The processor executing the computer readable or software instructions relating to the above described method(s) can be perceived as a programmed processor or a specialized processor. As such, the present module 505 for providing a pipeline for near-real time access to application transactional data (including associated data structures) of the present disclosure can be stored on a tangible or physical (broadly non-transitory) computer-readable storage device or medium, e.g., volatile memory, non-volatile memory, ROM memory, RAM memory, magnetic or optical drive, device or diskette and the like. More specifically, the computer-readable storage device may comprise any physical devices that provide the ability to store information such as data and/or instructions to be accessed by a processor or a computing device such as a computer or an application server.
While various examples have been described above, it should be understood that they have been presented by way of example only, and not limitation.

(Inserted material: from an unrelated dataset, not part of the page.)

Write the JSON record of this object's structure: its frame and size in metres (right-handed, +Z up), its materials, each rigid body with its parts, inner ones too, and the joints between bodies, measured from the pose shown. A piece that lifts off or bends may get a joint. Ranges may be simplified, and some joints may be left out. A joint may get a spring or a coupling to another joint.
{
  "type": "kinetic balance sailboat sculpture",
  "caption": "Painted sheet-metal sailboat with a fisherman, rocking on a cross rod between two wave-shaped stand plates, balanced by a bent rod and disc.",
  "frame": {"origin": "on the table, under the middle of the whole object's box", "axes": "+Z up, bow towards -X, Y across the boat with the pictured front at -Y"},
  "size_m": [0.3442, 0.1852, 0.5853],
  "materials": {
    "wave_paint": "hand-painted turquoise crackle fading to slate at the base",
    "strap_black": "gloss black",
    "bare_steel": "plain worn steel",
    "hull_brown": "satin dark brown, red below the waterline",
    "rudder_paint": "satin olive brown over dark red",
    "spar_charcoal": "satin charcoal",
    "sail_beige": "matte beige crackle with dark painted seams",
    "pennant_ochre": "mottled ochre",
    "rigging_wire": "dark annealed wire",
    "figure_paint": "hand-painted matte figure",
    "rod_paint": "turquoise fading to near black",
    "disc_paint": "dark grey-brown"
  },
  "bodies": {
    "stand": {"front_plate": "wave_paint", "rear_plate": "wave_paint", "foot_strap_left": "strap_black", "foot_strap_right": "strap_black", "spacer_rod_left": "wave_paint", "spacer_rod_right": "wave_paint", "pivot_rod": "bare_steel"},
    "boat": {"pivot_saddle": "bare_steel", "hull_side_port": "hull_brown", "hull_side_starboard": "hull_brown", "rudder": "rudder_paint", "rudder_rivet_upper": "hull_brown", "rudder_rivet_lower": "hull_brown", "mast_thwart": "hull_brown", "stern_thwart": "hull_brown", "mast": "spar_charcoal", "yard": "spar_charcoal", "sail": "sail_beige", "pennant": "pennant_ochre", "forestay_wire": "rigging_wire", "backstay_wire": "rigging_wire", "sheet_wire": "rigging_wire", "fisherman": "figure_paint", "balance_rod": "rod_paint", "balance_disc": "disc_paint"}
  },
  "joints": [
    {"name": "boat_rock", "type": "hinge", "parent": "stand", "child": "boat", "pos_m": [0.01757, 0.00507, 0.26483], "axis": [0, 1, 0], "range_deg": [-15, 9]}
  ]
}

Thus, the breadth and scope of a preferred example should not be limited by any of the above-described example examples, but should be defined only in accordance with the following claims and their equivalents.
1. A method comprising:
converting, by a processing system including at least one processor, a plurality of files stored in a database that stores transactional data for a software application into a plurality of javascript object notation files, wherein the converting is performed as the plurality of files is loaded into the database;
storing, by the processing system, the plurality of javascript object notation files in a plurality of buckets;
invoking, by the processing system, a plurality of batch operations, wherein each batch operation of the plurality of batch operations reads a subset of the plurality of javascript object notation files from one bucket of the plurality of buckets with a defined frequency;
reading, by the processing system, the subset of the plurality of javascript object notation files into a tabular data structure;
writing, by the processing system, the tabular data structure into the one bucket in an open source, column-oriented data storage format; and
reading, by the processing system, the column-oriented data storage format into a query service that supports structured query language.

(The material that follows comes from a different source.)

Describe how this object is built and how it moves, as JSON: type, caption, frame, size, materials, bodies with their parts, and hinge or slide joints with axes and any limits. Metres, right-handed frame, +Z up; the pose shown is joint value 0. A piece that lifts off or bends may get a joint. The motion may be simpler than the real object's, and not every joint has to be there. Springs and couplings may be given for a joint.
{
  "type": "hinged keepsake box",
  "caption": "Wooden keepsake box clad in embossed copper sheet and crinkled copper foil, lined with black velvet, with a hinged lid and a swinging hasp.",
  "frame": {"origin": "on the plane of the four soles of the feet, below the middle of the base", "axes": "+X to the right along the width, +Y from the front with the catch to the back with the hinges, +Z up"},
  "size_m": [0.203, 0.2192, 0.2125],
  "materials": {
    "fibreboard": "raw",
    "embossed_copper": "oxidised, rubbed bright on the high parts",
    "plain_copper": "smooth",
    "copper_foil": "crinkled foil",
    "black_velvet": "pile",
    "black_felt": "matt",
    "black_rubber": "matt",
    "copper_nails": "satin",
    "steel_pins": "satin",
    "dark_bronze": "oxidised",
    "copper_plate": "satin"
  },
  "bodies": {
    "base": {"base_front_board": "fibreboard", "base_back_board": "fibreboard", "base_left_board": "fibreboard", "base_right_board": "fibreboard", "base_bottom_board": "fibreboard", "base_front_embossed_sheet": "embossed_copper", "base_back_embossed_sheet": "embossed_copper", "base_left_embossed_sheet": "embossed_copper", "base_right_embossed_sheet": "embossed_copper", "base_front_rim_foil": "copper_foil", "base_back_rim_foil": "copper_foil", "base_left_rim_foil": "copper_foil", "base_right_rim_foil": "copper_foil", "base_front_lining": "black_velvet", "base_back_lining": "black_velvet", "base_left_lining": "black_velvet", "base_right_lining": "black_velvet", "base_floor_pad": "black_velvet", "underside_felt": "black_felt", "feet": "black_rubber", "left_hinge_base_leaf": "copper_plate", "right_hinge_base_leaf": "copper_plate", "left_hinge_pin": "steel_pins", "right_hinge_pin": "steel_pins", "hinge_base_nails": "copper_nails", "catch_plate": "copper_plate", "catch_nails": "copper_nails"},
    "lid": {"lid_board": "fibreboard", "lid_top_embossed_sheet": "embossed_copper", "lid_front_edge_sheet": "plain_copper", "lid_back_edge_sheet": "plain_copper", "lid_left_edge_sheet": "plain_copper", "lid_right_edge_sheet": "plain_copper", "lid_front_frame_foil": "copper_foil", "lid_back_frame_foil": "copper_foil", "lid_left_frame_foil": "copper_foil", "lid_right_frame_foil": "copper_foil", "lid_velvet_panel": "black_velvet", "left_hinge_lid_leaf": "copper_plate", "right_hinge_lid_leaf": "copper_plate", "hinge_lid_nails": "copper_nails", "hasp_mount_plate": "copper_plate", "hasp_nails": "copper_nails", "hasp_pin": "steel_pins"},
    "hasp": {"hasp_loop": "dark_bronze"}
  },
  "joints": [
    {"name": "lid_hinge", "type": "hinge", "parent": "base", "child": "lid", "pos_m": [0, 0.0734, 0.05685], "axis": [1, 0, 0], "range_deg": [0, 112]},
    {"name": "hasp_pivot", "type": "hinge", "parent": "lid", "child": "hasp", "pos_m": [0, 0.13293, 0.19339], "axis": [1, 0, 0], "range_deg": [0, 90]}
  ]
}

2. The method of claim 1, wherein the database comprises a non-structured query language database.
3. The method of claim 1, wherein the converting uses a same table load dictionary that is used to load the plurality of files into the database.

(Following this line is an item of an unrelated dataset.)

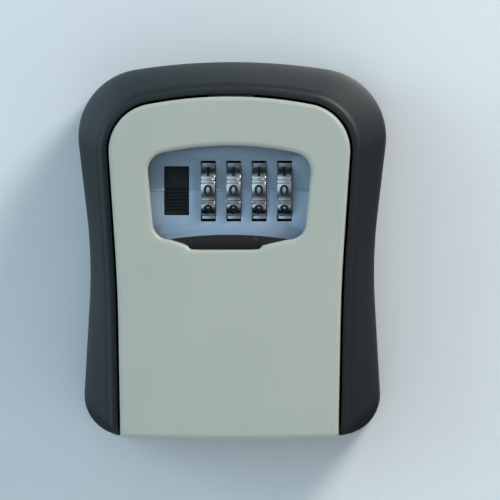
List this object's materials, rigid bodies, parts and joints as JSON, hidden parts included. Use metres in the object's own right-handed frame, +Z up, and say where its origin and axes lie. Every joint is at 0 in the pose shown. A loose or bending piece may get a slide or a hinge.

4. The method of claim 1, wherein each bucket of the plurality of buckets comprises a container for objects, and wherein each object comprises a file of the plurality of javascript object notation files, plus metadata that describes the file.
5. The method of claim 1, wherein the plurality of batch operations comprises a plurality of near-real time batch operations.
6. The method of claim 1, wherein each batch operation of the plurality of batch operations is repeated with the defined frequency.
7. The method of claim 1, wherein the invoking comprises updating a data structure each time a batch operation of the plurality of batch operations is initiated.
8. The method of claim 7, wherein the data structure include an entry for each javascript object notation file of the plurality of javascript object notation files, and the entry includes a plurality of fields, including at least: a lock key field, a batch name field, a table name field, a source path field, and a target path field.
9. The method of claim 8, wherein when the lock key field, the batch name field, and the table name field of an entry all contain data, this indicates that the each javascript object notation file has already been selected by a batch operation of the plurality of batch operations, and that a put operation attempted by any other batch operation of the plurality of batch operations for the javascript object notation file should fail.
10. The method of claim 8, wherein the plurality of fields further includes a source path field and a target path field.
11. The method of claim 10, wherein the source path field and the target path field each indicate a folder of the one bucket.
12. The method of claim 1, wherein values in each column of the column-oriented data storage format are stored in contiguous memory locations.
13. The method of claim 1, wherein the writing the tabular data structure into the one bucket includes writing the tabula data structure with a year/month/day partition.
14. The method of claim 1, wherein the column-oriented data storage format is read into the query service using a crawler that creates metadata.
15. The method of claim 1, further comprising:
identifying, by the processing system, a failed batch operation of the plurality of batch operations;
retrieving, by the processing system, a data structure that includes an entry for each javascript object notation file of the plurality of javascript object notation files that is stored in a bucket of the plurality of buckets read by the failed batch operation;
determining, by the processing system, a current location of the each javascript object notation file in the bucket of the plurality of buckets, using a source path field and a target path field of the data structure;
moving, by the processing system, the each javascript object notation file from the current location to a landing zone folder of the bucket of the plurality of buckets; and
clearing, by the processing system, the data structure subsequent to the moving.
16. A non-transitory computer-readable medium storing instructions which, when executed by a processing system including at least one processor, cause the processing system to perform operations, the operations comprising:
converting a plurality of files stored in a database that stores transactional data for a software application into a plurality of javascript object notation files, wherein the converting is performed as the plurality of files is loaded into the database;
storing the plurality of javascript object notation files in a plurality of buckets;
invoking a plurality of batch operations, wherein each batch operation of the plurality of batch operations reads a subset of the plurality of javascript object notation files from one bucket of the plurality of buckets with a defined frequency;
reading the subset of the plurality of javascript object notation files into a tabular data structure;
writing the tabular data structure into the one bucket in an open source, column-oriented data storage format; and
reading the column-oriented data storage format into a query service that supports structured query language.
17. The non-transitory computer-readable medium of claim 16, wherein the database comprises a non-structured query language database.
18. The non-transitory computer-readable medium of claim 16, wherein the converting uses a same table load dictionary that is used to load the plurality of files into the database.
19. The non-transitory computer-readable medium of claim 16 wherein the column-oriented data storage format is read into the query service using a crawler that creates metadata.
20. A system comprising:
a processing system including at least one processor; and
a non-transitory computer-readable medium storing instructions which, when executed by the processing system, cause the processing system to perform operations, the operations comprising:
converting a plurality of files stored in a database that stores transactional data for a software application into a plurality of javascript object notation files, wherein the converting is performed as the plurality of files is loaded into the database;
storing the plurality of javascript object notation files in a plurality of buckets;
invoking a plurality of batch operations, wherein each batch operation of the plurality of batch operations reads a subset of the plurality of javascript object notation files from one bucket of the plurality of buckets with a defined frequency;
reading the subset of the plurality of javascript object notation files into a tabular data structure;
writing the tabular data structure into the one bucket in an open source, column-oriented data storage format; and
reading the column-oriented data storage format into a query service that supports structured query language.